| Requirement |
Take the material and output all of it exactly.

| Data provided |

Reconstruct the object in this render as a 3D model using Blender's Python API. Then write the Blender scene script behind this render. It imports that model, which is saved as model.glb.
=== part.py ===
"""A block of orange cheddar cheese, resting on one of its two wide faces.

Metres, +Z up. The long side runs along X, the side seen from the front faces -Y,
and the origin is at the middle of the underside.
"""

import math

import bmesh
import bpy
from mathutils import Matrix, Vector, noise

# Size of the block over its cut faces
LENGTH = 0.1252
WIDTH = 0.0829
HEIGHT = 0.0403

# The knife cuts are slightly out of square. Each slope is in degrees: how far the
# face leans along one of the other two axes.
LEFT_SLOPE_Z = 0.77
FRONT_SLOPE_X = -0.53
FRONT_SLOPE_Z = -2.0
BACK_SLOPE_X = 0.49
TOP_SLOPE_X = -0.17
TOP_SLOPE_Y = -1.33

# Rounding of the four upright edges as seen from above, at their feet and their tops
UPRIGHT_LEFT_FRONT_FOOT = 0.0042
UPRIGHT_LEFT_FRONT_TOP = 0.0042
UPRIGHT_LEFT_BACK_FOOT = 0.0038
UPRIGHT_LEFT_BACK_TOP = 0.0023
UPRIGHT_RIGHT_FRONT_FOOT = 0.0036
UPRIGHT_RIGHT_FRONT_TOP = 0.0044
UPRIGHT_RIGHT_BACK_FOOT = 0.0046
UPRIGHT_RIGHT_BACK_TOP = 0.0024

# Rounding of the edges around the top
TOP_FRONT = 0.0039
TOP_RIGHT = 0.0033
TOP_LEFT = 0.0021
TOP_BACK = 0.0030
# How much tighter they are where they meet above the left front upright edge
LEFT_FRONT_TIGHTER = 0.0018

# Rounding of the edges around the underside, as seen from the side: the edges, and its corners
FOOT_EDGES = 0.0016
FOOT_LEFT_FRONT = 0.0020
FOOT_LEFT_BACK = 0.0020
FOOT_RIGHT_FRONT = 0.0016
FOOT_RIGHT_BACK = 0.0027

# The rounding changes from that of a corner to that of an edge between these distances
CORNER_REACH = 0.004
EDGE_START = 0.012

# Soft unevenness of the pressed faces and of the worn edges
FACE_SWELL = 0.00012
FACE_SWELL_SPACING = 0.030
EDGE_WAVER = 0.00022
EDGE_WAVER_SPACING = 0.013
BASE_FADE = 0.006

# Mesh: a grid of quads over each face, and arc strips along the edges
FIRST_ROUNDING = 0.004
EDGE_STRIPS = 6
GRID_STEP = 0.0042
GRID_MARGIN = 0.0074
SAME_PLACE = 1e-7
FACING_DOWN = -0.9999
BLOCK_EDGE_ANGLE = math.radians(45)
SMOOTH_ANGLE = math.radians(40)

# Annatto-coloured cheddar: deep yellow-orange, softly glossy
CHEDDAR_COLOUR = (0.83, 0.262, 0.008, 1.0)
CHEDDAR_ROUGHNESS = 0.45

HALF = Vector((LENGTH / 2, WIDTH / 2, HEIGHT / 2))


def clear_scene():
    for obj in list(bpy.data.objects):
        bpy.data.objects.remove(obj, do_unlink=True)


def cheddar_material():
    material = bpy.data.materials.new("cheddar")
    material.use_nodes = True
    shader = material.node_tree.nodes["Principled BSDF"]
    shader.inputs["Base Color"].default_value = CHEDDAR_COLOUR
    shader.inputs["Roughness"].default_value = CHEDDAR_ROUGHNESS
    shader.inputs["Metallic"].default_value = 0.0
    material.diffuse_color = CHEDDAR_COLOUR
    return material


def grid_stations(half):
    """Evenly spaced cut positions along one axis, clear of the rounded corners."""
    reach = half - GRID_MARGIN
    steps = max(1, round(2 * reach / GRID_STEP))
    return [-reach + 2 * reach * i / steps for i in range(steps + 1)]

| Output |
Reconstruct the object in this render as a 3D model using Blender's Python API. Then write the Blender scene script behind this render. It imports that model, which is saved as model.glb.
=== part.py ===
"""A block of orange cheddar cheese, resting on one of its two wide faces.

Metres, +Z up. The long side runs along X, the side seen from the front faces -Y,
and the origin is at the middle of the underside.
"""

import math

import bmesh
import bpy
from mathutils import Matrix, Vector, noise

# Size of the block over its cut faces
LENGTH = 0.1252
WIDTH = 0.0829
HEIGHT = 0.0403

# The knife cuts are slightly out of square. Each slope is in degrees: how far the
# face leans along one of the other two axes.
LEFT_SLOPE_Z = 0.77
FRONT_SLOPE_X = -0.53
FRONT_SLOPE_Z = -2.0
BACK_SLOPE_X = 0.49
TOP_SLOPE_X = -0.17
TOP_SLOPE_Y = -1.33

# Rounding of the four upright edges as seen from above, at their feet and their tops
UPRIGHT_LEFT_FRONT_FOOT = 0.0042
UPRIGHT_LEFT_FRONT_TOP = 0.0042
UPRIGHT_LEFT_BACK_FOOT = 0.0038
UPRIGHT_LEFT_BACK_TOP = 0.0023
UPRIGHT_RIGHT_FRONT_FOOT = 0.0036
UPRIGHT_RIGHT_FRONT_TOP = 0.0044
UPRIGHT_RIGHT_BACK_FOOT = 0.0046
UPRIGHT_RIGHT_BACK_TOP = 0.0024

# Rounding of the edges around the top
TOP_FRONT = 0.0039
TOP_RIGHT = 0.0033
TOP_LEFT = 0.0021
TOP_BACK = 0.0030
# How much tighter they are where they meet above the left front upright edge
LEFT_FRONT_TIGHTER = 0.0018

# Rounding of the edges around the underside, as seen from the side: the edges, and its corners
FOOT_EDGES = 0.0016
FOOT_LEFT_FRONT = 0.0020
FOOT_LEFT_BACK = 0.0020
FOOT_RIGHT_FRONT = 0.0016
FOOT_RIGHT_BACK = 0.0027

# The rounding changes from that of a corner to that of an edge between these distances
CORNER_REACH = 0.004
EDGE_START = 0.012

# Soft unevenness of the pressed faces and of the worn edges
FACE_SWELL = 0.00012
FACE_SWELL_SPACING = 0.030
EDGE_WAVER = 0.00022
EDGE_WAVER_SPACING = 0.013
BASE_FADE = 0.006

# Mesh: a grid of quads over each face, and arc strips along the edges
FIRST_ROUNDING = 0.004
EDGE_STRIPS = 6
GRID_STEP = 0.0042
GRID_MARGIN = 0.0074
SAME_PLACE = 1e-7
FACING_DOWN = -0.9999
BLOCK_EDGE_ANGLE = math.radians(45)
SMOOTH_ANGLE = math.radians(40)

# Annatto-coloured cheddar: deep yellow-orange, softly glossy
CHEDDAR_COLOUR = (0.83, 0.262, 0.008, 1.0)
CHEDDAR_ROUGHNESS = 0.45

HALF = Vector((LENGTH / 2, WIDTH / 2, HEIGHT / 2))


def clear_scene():
    for obj in list(bpy.data.objects):
        bpy.data.objects.remove(obj, do_unlink=True)


def cheddar_material():
    material = bpy.data.materials.new("cheddar")
    material.use_nodes = True
    shader = material.node_tree.nodes["Principled BSDF"]
    shader.inputs["Base Color"].default_value = CHEDDAR_COLOUR
    shader.inputs["Roughness"].default_value = CHEDDAR_ROUGHNESS
    shader.inputs["Metallic"].default_value = 0.0
    material.diffuse_color = CHEDDAR_COLOUR
    return material


def grid_stations(half):
    """Evenly spaced cut positions along one axis, clear of the rounded corners."""
    reach = half - GRID_MARGIN
    steps = max(1, round(2 * reach / GRID_STEP))
    return [-reach + 2 * reach * i / steps for i in range(steps + 1)]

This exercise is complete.